Nature started out as a quiet, spiritual getaway for me to sift through my thoughts,slow down, and reflect. When I began running in high school, it became a second home. I loved to traverse up and down the horse trails both alone or with friends.

I felt privileged to get to explore nature in such a deep and personal way. It was a great outlet for my energy, and helped me stay productive and focused in school. Now, running is a full-time job for me, and hiking is my favorite cross-training activity.

What’s your Story From The Mountain?

My most memorable hike (I honestly have blocked parts of this one out though), was the treacherous Ka’au Crater in Honolulu, Hawai’i.

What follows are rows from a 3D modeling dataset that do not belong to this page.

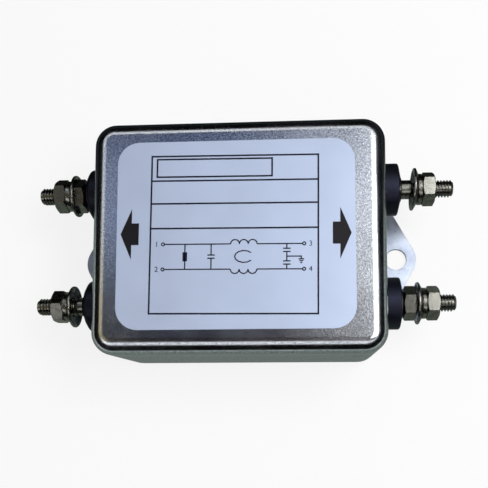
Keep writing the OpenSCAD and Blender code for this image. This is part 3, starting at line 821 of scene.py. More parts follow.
def flat_card(centre, half):
    """A level rectangle over the table from its centre and half its sides."""
    bm = bmesh.new()
    bmesh.ops.create_grid(bm, x_segments=1, y_segments=1, size=1)
    bmesh.ops.scale(bm, vec=(*half, 1), verts=bm.verts)
    bmesh.ops.translate(bm, vec=(*centre, CARD_UP), verts=bm.verts)
    return bm


def seen_directly(tree):
    """1 for rays from the camera and for rays in metal and glass, or else 0."""
    path = add_node(tree, "ShaderNodeLightPath")
    either = add_node(tree, "ShaderNodeMath", {"operation": "MAXIMUM"},
                      _0=path.outputs["Is Camera Ray"], _1=path.outputs["Is Glossy Ray"])
    return add_node(tree, "ShaderNodeMath", {"operation": "MAXIMUM"}, _0=either.outputs["Value"],
                    _1=path.outputs["Is Transmission Ray"]).outputs["Value"]


class FILTER_OT_can(bpy.types.Operator):
    """Adds the drawn can: rounded, open below, with a hole for each bushing"""

    bl_idname = "filter.can"
    bl_label = "Drawn can"

    def execute(self, context):
        settings = context.scene.filter_case
        size = CASE_HIGH - CASE_LOW
        bm = bmesh.new()
        bmesh.ops.create_cube(bm, size=1)
        bmesh.ops.scale(bm, vec=size, verts=bm.verts)
        bmesh.ops.translate(bm, vec=(CASE_HIGH + CASE_LOW) / 2, verts=bm.verts)
        upright = [e for e in bm.edges if abs(e.verts[0].co.z - e.verts[1].co.z) > size.z / 2]
        bmesh.ops.bevel(bm, geom=upright, offset=settings.corner, segments=12, profile=0.5,
                        affect="EDGES", material=-1)
        rim = [e for e in bm.edges if all(v.co.z > CASE_HIGH.z - ON_IT for v in e.verts)]
        bmesh.ops.bevel(bm, geom=rim, offset=settings.edge, segments=10, profile=0.5,
                        affect="EDGES", material=-1)
        floor = [f for f in bm.faces if f.normal.z < -0.9]
        bmesh.ops.delete(bm, geom=floor, context="FACES_ONLY")
        for side in (-1, 1):
            self.pierce(bm, side, settings.hole / 2)
        bmesh.ops.recalc_face_normals(bm, faces=bm.faces)
        piece("drawn_can", bm, tin_plate(settings), HOUSING, ["case_shell"],
              bevel=mm(0.08), thickness=settings.wall)
        return {"FINISHED"}

    def pierce(self, bm, side, radius):
        """Cuts the two bushing holes in an end wall."""
        wall = max((f for f in bm.faces if f.normal.x * side > 0.99), key=lambda f: f.calc_area())
        edges = list(wall.edges)
        bmesh.ops.delete(bm, geom=[wall], context="FACES_ONLY")
        for terminal in TERMINALS:
            if terminal.side == side:
                edges += closed_line(bm, [(side * CASE_HIGH.x, p.x, p.y)
                                          for p in circle(terminal.y, terminal.z, radius)])
        bmesh.ops.triangle_fill(bm, use_beauty=True, edges=edges, normal=(side, 0, 0))


class FILTER_OT_base(bpy.types.Operator):
    """Adds the base plate with its two ears, their holes and the rim that locates the can"""

    bl_idname = "filter.base"
    bl_label = "Base plate"

    def execute(self, context):
        settings = context.scene.filter_case
        tip_centre = BASE_HIGH.x - settings.ear_tip
        run = tip_centre - CASE_HIGH.x
        # The flanks touch the round tip, so their meeting point follows from their slope
        slope = (math.pi / 2 - math.atan2(settings.ear_root, run)
                 + math.asin(settings.ear_tip / math.hypot(settings.ear_root, run)))
        meet = tip_centre + settings.ear_tip / math.cos(slope)
        half_l, half_w, root = CASE_HIGH.x, CASE_HIGH.y, settings.ear_root
        quarter = [(half_l, -root, 0), (meet, 0, settings.ear_tip), (half_l, root, 0),
                   (half_l, half_w, settings.corner), (-half_l, half_w, settings.corner)]
        outline = rounded(quarter + [(-x, -y, r) for x, y, r in quarter], True)
        hole_x = BASE_HIGH.x - settings.ear_hole_inset
        holes = [circle(side * hole_x, 0, settings.ear_hole / 2) for side in (-1, 1)]
        plate = slab([outline, *holes], 0, settings.base)
        inset = settings.wall + settings.fit
        rims = [rectangle(-half_l + d, -half_w + d, half_l - d, half_w - d, settings.corner - d)
                for d in (inset, inset + settings.rim)]
        overlap = mm(0.3)
        rim = slab(rims, settings.base - overlap, BASE_HIGH.z)
        piece("ear_plate", carved(plate, rim, "UNION"), zinc_plate(), HOUSING,
              ["base_plate"], bevel=mm(0.12))
        return {"FINISHED"}


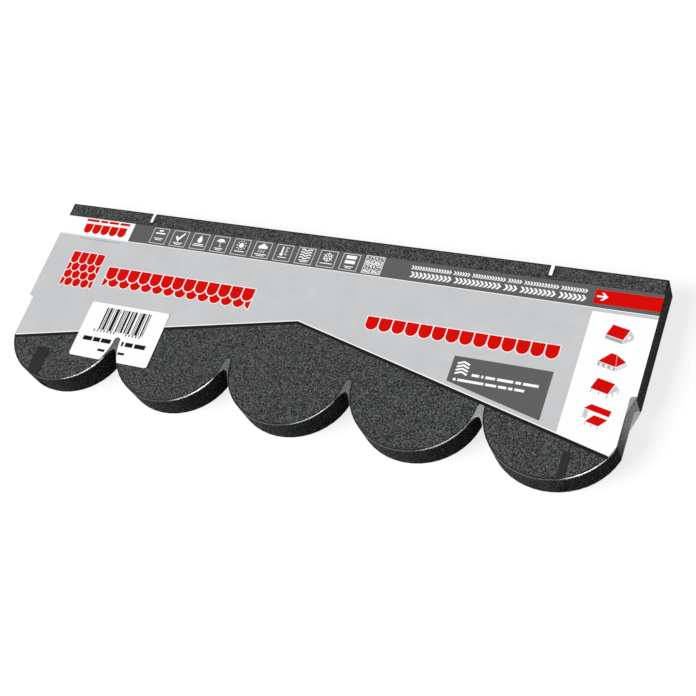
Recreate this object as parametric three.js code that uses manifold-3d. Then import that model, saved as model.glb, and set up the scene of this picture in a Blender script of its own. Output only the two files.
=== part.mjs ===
// A bundle of beaver-tail bitumen roof shingles in a shrink-film sleeve.
// Millimetres, +X along the strips, +Y from the tabs to the back edge, +Z up.
// Origin: centre of the bundle's footprint, on the floor.
import * as THREE from "three";
import { mergeVertices } from "three/addons/utils/BufferGeometryUtils.js";
import Module from "manifold-3d";

// ---- driving dimensions: one shingle strip ----
const stripLength = 1000;
const stripWidth = 317; // back edge to the tips of the tabs
const stripThickness = 2.8;
const tabCount = 5;
const tabDepth = 89; // each tab is half an ellipse, this deep
const slotWidth = 9; // gap between two tabs at their roots
const endNotchWidth = 8.5; // half-notch at each end of the strip
const endNotchReach = 48; // how far it runs behind the tab roots
const endNotchFillet = 5;
const markSlitWidth = 5; // alignment slits in the back edge
const markSlitDepth = 17;
const markSlitFromEnd = 163;

// ---- driving dimensions: the bundle ----
const stripCount = 14;
const layerGap = 0.3; // between one strip and the next
const seatGap = 0.3; // between the stack and what wraps it
const filmThickness = 0.6;
const webLeavesTab = 36; // film leaves a tab's flank this far in front of the root
const webReach = 19; // and bridges the slot this far in front of the root
const endTautReach = 30; // film is taut from the corner of an end notch to this far down its wall

// ---- driving dimensions: the sticker ----
const stickerWidth = 146;
const stickerHeight = 96;
const stickerThickness = 0.3;
const stickerCorner = 4;
const stickerLeftFromEnd = 125;
const stickerTopFromTabRoots = 54.5;
const stickerSlotMargin = 0.8; // film shoulder left bare beside the slot

// ---- how finely curves are cut ----
const tabSegments = 22;
const smallArcSegments = 6;
const webSegments = 10;

// ---- derived places ----
const tabPitch = stripLength / tabCount;
const tabHalfWidth = (tabPitch - slotWidth) / 2;
const backY = stripWidth / 2;
const tabRootY = tabDepth - stripWidth / 2; // centre line of the tab ellipses
const endNotchY = tabRootY + endNotchReach;
const wrap = seatGap + filmThickness; // stack surface to film's outer surface
const stackHeight = stripCount * stripThickness + (stripCount - 1) * layerGap;
const filmHeight = stackHeight + 2 * wrap;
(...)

My twin brother and I took an uber to the trailhead, which turned out to be a neighborhood. After wandering around looking for the trail for 20 minutes, we were about ready to call it quits and head back to the hotel. If only we weren’t so persistent.

Who can find the trailhead in this picture?

On the side of someone’s driveway we spotted a rope which lowered you down into a bunch of overgrowth. Sure enough this rope was the trailhead. 

Once we lowered ourselves onto the ground below, we found the trail to be in extremely bad conditions. It was very muddy and overgrown. About 15 minutes in, we were covered in mud and scratches from the plants.

OK found it! Now how to get down…

At this point we came across two people on their way out. They told us to turn around now and not go. They said the trail was not maintained and not safe or fun. I begged my brother to turn around with me and go back. I was scared and I would rather rest before heading out for my second run of the day than do even more rigorous exercise.

My brother refused, though, and I did not want to be left alone. He kept telling me we would just go a little bit farther, and then turn back…

It turns out that this hike was a giant loop, and there was no turning back. The “hike” was more of a climb, including over 20 ropes because the trail was so steep you needed them to pull your way up.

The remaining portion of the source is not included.